Étrange théâtre que cette mai­son ! Comme dans la suite de poèmes de La Ven­ta : des autels olmèques déclenchent une médi­ta­tion qui a de quoi nous sur­pren­dre, abreuvés pour­tant que nous sommes du culte des ruines : en ces lieux que la rai­son n’a tou­jours pas déterminés/ sur la place intérieure de la Place Publique (…) depuis les lieux basiques du pou­voir : le crime et la nécessité./ Où sont les hommes qui poussèrent ce cri de guerre et cri de rêve ?
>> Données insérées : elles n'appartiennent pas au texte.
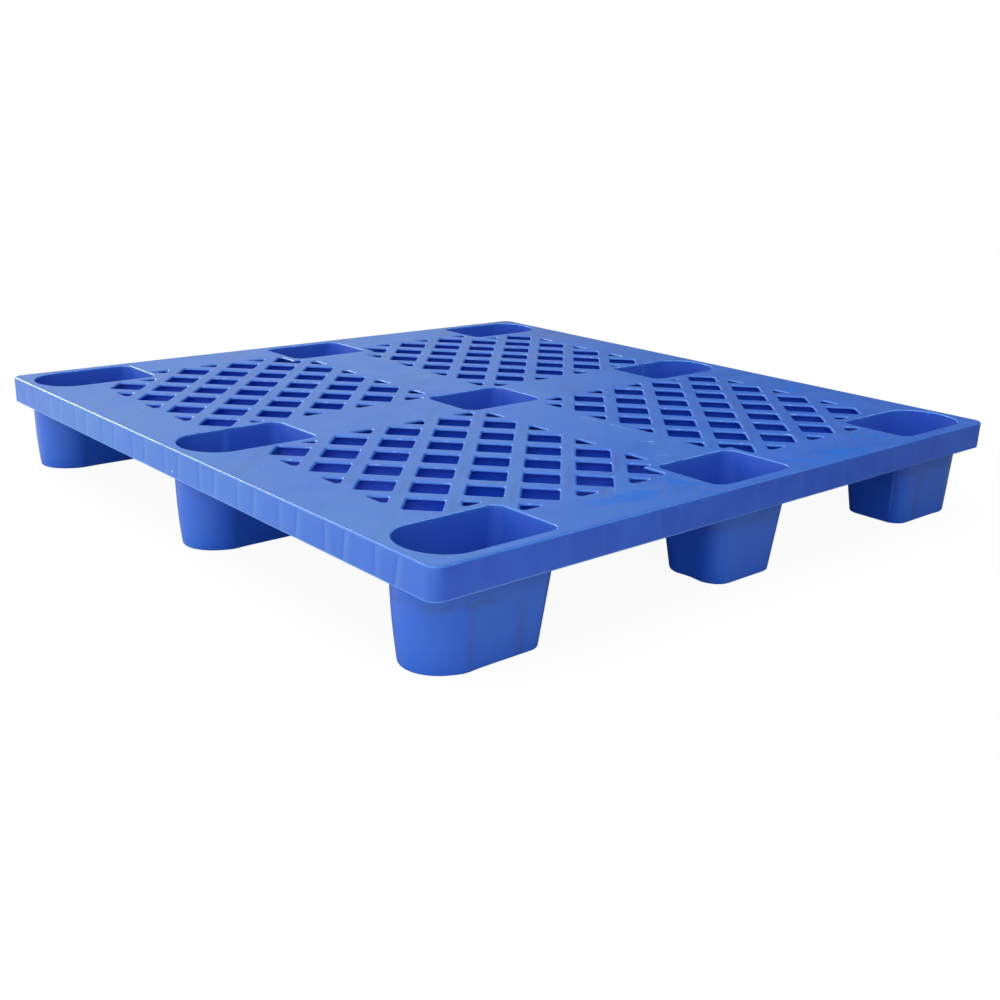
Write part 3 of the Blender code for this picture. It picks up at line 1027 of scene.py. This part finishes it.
def glowing_white(name, matt_share=0.0):
    """White that glows by itself, with a share that the light falls on."""
    material = bpy.data.materials.new(name)
    material.use_nodes = True
    material.node_tree.nodes.clear()
    g = Graph(material.node_tree)
    surface = g.node("ShaderNodeEmission", {"Color": WHITE, "Strength": 1.0})
    if matt_share:
        matt = g.node("ShaderNodeBsdfDiffuse", {"Color": WHITE})
        surface = g.node("ShaderNodeMixShader", {0: matt_share, 1: surface, 2: matt})
    output = material.node_tree.nodes.new("ShaderNodeOutputMaterial")
    g.put(output.inputs["Surface"], surface)
    return material


def camera_only(item):
    """Hide an object from everything but the camera, so that it adds no light or reflection."""
    item.visible_diffuse = False
    item.visible_glossy = False
    item.visible_transmission = False
    item.visible_shadow = False
    return item


def disc(name, z, material):
    bm = bmesh.new()
    bmesh.ops.create_circle(bm, cap_ends=True, segments=64, radius=FLOOR_RADIUS)
    item = new_object(name, bm)
    item.data.materials.append(material)
    item.location.z = z
    return item


def bounce_floor_look():
    """The floor that lights the pallet from below: painted light paler toward the window side, a painted
    shadow darker underneath.
    """
    material, g, shader = new_material("grey_floor")
    x, y, _ = g.split(g.node("ShaderNodeTexCoord", {}, output="Object"))
    # Painted light toward the window side and a painted shadow under the pallet
    tone = g.step(g.less(g.times(y, 0.3), x), -0.9, 1.0, 0.22, 0.85)
    under = g.times(*[inside(g, place, -SHADE_REACH, SHADE_REACH, 0.1) for place in (x, y)])
    red, green, blue = [g.times(tone, g.less(1.0, g.times(under, share))) for share in UNDER_SHADE]
    g.put(shader["Base Color"], g.node("ShaderNodeCombineColor", {0: red, 1: green, 2: blue}))
    shader["Roughness"].default_value = 0.9
    return material


def make_stage():
    """A pale floor and backdrop that only the camera sees, over a darker floor that lights the pallet."""
    floor = camera_only(disc("floor", -FLOOR_DROP, glowing_white("pale_floor", FLOOR_MATT)))
    bounce = disc("bounce_floor", -BOUNCE_DROP, bounce_floor_look())
    bounce.visible_camera = False
    bm = bmesh.new()
    bmesh.ops.create_uvsphere(bm, u_segments=64, v_segments=32, radius=BACKDROP_RADIUS)
    backdrop = camera_only(new_object("backdrop", bm))
    backdrop.data.materials.append(glowing_white("pale_backdrop"))


def make_world():
    """Soft light from all round: bright from the left, a dark wall low down behind the right."""
    world = bpy.data.worlds.new("studio")
    bpy.context.scene.world = world
    world.use_nodes = True
    g = Graph(world.node_tree)
    where = g.node("ShaderNodeTexCoord", {}, output="Generated")
    x, y, z = g.split(where)
    window_side = g.node("ShaderNodeVectorMath", {0: where, 1: Vector(TO_WINDOW_SIDE).normalized()},
                         output="Value", operation="DOT_PRODUCT")
    sky = g.plus(0.58, g.step(window_side, 0.0, 1.0, 0.0, 1.12), g.step(z, 0.3, 1.0, 0.0, 0.42))
    to_right, to_back = g.less(x, y), g.plus(x, y)
    wall = g.times(g.step(to_right, -0.14, 0.14), g.step(to_back, 0.07, 0.64), g.step(z, 0.7, 0.3))
    background = world.node_tree.nodes["Background"].inputs
    background["Color"].default_value = WHITE
    g.put(background["Strength"], g.times(sky, g.less(1.0, g.times(wall, 0.88))))


def make_window(place, target, size, power):
    """A tall light behind the pallet that only its gloss shows."""
    light = bpy.data.lights.new("window", "AREA")
    light.shape = "RECTANGLE"
    light.size, light.size_y = size
    light.energy = power
    item = bpy.data.objects.new("window", light)
    bpy.context.scene.collection.objects.link(item)
    item.location = place
    item.rotation_euler = (Vector(target) - Vector(place)).to_track_quat("-Z", "Y").to_euler()
    item.visible_diffuse = False


def make_camera():
    data = bpy.data.cameras.new("camera")
    data.sensor_width = 36.0
    data.lens = CAMERA_LENS
    data.shift_x = CAMERA_SHIFT
    data.clip_start, data.clip_end = 0.05, 200
    camera = bpy.data.objects.new("camera", data)
    bpy.context.scene.collection.objects.link(camera)
    camera.location = CAMERA_PLACE
    camera.rotation_euler = [math.radians(angle) for angle in CAMERA_ANGLES]
    bpy.context.scene.camera = camera


make_camera()
bpy.context.scene.view_settings.view_transform = "Standard"
build_pallet({"deck_plastic": plastic("deck_plastic_look", deck=True),
              "leg_plastic": plastic("leg_plastic_look", leg=True),
              "rim_plastic": plastic("rim_plastic_look", rim=True)})
make_stage()
make_world()
make_window(place=(-0.72, 3.4, 2.0), target=(-0.55, 0, 0.14), size=(0.6, 1.9), power=85)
Loin d’être la maraude mor­bide qu’elle a sou­vent été chez les roman­tiques, cette fas­ci­na­tion de Becer­ra mon­tre l’am­biva­lence pri­mor­diale de la vie :

 

Tout est comme au pre­mier jour pourtant ;
la forêt guette tout, sa vitesse a la forme d’un puits,
il y a des morts en spi­rale gar­nissant sa table.
Tout est comme au dernier jour pourtant,
les fleurs du mac­ulí comme une bouche vio­lent et rouge (…)

 

Forte d’une prox­im­ité de « la forêt » que l’Europe a oubliée depuis longtemps, la voix de Becer­ra tra­verse l’At­lan­tique pour nous recon­necter à l’allégresse trag­ique, dans la con­struc­tion simul­tanée de la mémoire et de la parole :

 

Et je me sou­viens de tout en feignant de m’en souvenir.
Je vois ton corps nu,
je vois ton corps lut­tant avec sa nudité comme avec un fan­tasme que tu n’ar­rives pas à définir,
mais dont moi je m’empare, que je soumets et que j’impulse,
et que je laisse déli­cieuse­ment se cacher sous le feu où les yeux trou­vent la cadence que le rêve restitue aux con­ver­tis. 64

 

Je me sou­viens avoir cité, dans la recen­sion du numéro 1026 d’Europe qui con­sacrait un dossier à Becer­ra (Recours au poème, octo­bre 2014), ce com­men­taire de José Manuel Pin­ta­do « Une célébra­tion dépouil­lée, où la mag­nif­i­cence de la vie sem­ble minée à l’a­vance par sa pro­pre destruc­tion ». On pour­rait retourn­er ceci en : une célébra­tion des ruines physiques et men­tales où l’âpreté et la soli­tude sont rehaussées par la mag­nif­i­cence de la vie… sans trahir, me sem­ble-t-il, ce poète tra­ver­sé par des voix plus qu’humaines.